**Given task:** All of the material below is to be retyped exactly.
================================
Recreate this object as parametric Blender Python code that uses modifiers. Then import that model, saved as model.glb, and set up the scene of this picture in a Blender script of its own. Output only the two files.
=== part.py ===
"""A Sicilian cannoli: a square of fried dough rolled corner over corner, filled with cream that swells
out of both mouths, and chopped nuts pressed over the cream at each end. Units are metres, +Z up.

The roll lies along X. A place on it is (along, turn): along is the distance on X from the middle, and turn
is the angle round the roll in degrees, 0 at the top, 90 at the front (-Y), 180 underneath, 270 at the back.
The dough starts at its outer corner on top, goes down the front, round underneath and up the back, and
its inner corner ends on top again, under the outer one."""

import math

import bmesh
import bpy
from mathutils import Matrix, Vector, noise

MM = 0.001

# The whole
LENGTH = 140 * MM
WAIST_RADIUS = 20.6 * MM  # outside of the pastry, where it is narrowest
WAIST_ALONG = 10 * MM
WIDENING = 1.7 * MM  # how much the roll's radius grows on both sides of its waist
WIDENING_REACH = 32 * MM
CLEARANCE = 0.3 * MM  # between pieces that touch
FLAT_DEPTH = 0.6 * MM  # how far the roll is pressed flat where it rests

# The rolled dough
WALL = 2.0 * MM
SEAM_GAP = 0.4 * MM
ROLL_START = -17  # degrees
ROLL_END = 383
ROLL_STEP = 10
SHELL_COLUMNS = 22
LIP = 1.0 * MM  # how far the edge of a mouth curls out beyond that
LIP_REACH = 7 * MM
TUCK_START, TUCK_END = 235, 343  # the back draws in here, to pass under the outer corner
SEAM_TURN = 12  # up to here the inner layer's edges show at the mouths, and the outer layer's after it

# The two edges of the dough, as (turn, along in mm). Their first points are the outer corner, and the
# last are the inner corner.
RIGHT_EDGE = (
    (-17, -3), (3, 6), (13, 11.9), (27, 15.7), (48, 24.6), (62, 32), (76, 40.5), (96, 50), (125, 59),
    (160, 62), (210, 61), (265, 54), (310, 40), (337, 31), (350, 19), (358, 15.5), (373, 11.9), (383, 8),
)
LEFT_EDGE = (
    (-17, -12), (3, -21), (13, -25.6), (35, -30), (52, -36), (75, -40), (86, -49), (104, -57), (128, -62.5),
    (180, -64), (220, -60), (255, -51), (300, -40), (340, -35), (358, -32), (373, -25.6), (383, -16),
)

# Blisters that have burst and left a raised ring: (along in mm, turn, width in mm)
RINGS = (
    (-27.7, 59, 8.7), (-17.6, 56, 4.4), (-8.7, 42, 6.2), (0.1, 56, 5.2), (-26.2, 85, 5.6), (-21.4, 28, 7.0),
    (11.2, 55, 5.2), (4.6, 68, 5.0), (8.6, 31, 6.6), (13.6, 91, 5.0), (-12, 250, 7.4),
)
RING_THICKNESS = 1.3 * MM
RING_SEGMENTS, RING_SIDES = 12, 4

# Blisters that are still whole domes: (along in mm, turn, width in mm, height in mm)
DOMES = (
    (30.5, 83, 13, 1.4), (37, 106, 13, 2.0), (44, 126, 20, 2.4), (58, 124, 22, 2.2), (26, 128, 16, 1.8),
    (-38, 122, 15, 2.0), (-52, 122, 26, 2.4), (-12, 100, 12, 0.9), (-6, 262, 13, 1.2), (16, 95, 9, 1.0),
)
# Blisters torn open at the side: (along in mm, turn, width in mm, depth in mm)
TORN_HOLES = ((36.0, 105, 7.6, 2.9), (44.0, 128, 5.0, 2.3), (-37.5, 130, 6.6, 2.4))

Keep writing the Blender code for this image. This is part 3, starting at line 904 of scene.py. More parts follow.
================================
**Expected answer:**
Recreate this object as parametric Blender Python code that uses modifiers. Then import that model, saved as model.glb, and set up the scene of this picture in a Blender script of its own. Output only the two files.
=== part.py ===
"""A Sicilian cannoli: a square of fried dough rolled corner over corner, filled with cream that swells
out of both mouths, and chopped nuts pressed over the cream at each end. Units are metres, +Z up.

The roll lies along X. A place on it is (along, turn): along is the distance on X from the middle, and turn
is the angle round the roll in degrees, 0 at the top, 90 at the front (-Y), 180 underneath, 270 at the back.
The dough starts at its outer corner on top, goes down the front, round underneath and up the back, and
its inner corner ends on top again, under the outer one."""

import math

import bmesh
import bpy
from mathutils import Matrix, Vector, noise

MM = 0.001

# The whole
LENGTH = 140 * MM
WAIST_RADIUS = 20.6 * MM  # outside of the pastry, where it is narrowest
WAIST_ALONG = 10 * MM
WIDENING = 1.7 * MM  # how much the roll's radius grows on both sides of its waist
WIDENING_REACH = 32 * MM
CLEARANCE = 0.3 * MM  # between pieces that touch
FLAT_DEPTH = 0.6 * MM  # how far the roll is pressed flat where it rests

# The rolled dough
WALL = 2.0 * MM
SEAM_GAP = 0.4 * MM
ROLL_START = -17  # degrees
ROLL_END = 383
ROLL_STEP = 10
SHELL_COLUMNS = 22
LIP = 1.0 * MM  # how far the edge of a mouth curls out beyond that
LIP_REACH = 7 * MM
TUCK_START, TUCK_END = 235, 343  # the back draws in here, to pass under the outer corner
SEAM_TURN = 12  # up to here the inner layer's edges show at the mouths, and the outer layer's after it

# The two edges of the dough, as (turn, along in mm). Their first points are the outer corner, and the
# last are the inner corner.
RIGHT_EDGE = (
    (-17, -3), (3, 6), (13, 11.9), (27, 15.7), (48, 24.6), (62, 32), (76, 40.5), (96, 50), (125, 59),
    (160, 62), (210, 61), (265, 54), (310, 40), (337, 31), (350, 19), (358, 15.5), (373, 11.9), (383, 8),
)
LEFT_EDGE = (
    (-17, -12), (3, -21), (13, -25.6), (35, -30), (52, -36), (75, -40), (86, -49), (104, -57), (128, -62.5),
    (180, -64), (220, -60), (255, -51), (300, -40), (340, -35), (358, -32), (373, -25.6), (383, -16),
)

# Blisters that have burst and left a raised ring: (along in mm, turn, width in mm)
RINGS = (
    (-27.7, 59, 8.7), (-17.6, 56, 4.4), (-8.7, 42, 6.2), (0.1, 56, 5.2), (-26.2, 85, 5.6), (-21.4, 28, 7.0),
    (11.2, 55, 5.2), (4.6, 68, 5.0), (8.6, 31, 6.6), (13.6, 91, 5.0), (-12, 250, 7.4),
)
RING_THICKNESS = 1.3 * MM
RING_SEGMENTS, RING_SIDES = 12, 4

# Blisters that are still whole domes: (along in mm, turn, width in mm, height in mm)
DOMES = (
    (30.5, 83, 13, 1.4), (37, 106, 13, 2.0), (44, 126, 20, 2.4), (58, 124, 22, 2.2), (26, 128, 16, 1.8),
    (-38, 122, 15, 2.0), (-52, 122, 26, 2.4), (-12, 100, 12, 0.9), (-6, 262, 13, 1.2), (16, 95, 9, 1.0),
)
# Blisters torn open at the side: (along in mm, turn, width in mm, depth in mm)
TORN_HOLES = ((36.0, 105, 7.6, 2.9), (44.0, 128, 5.0, 2.3), (-37.5, 130, 6.6, 2.4))

Keep writing the Blender code for this image. This is part 3, starting at line 904 of scene.py. More parts follow.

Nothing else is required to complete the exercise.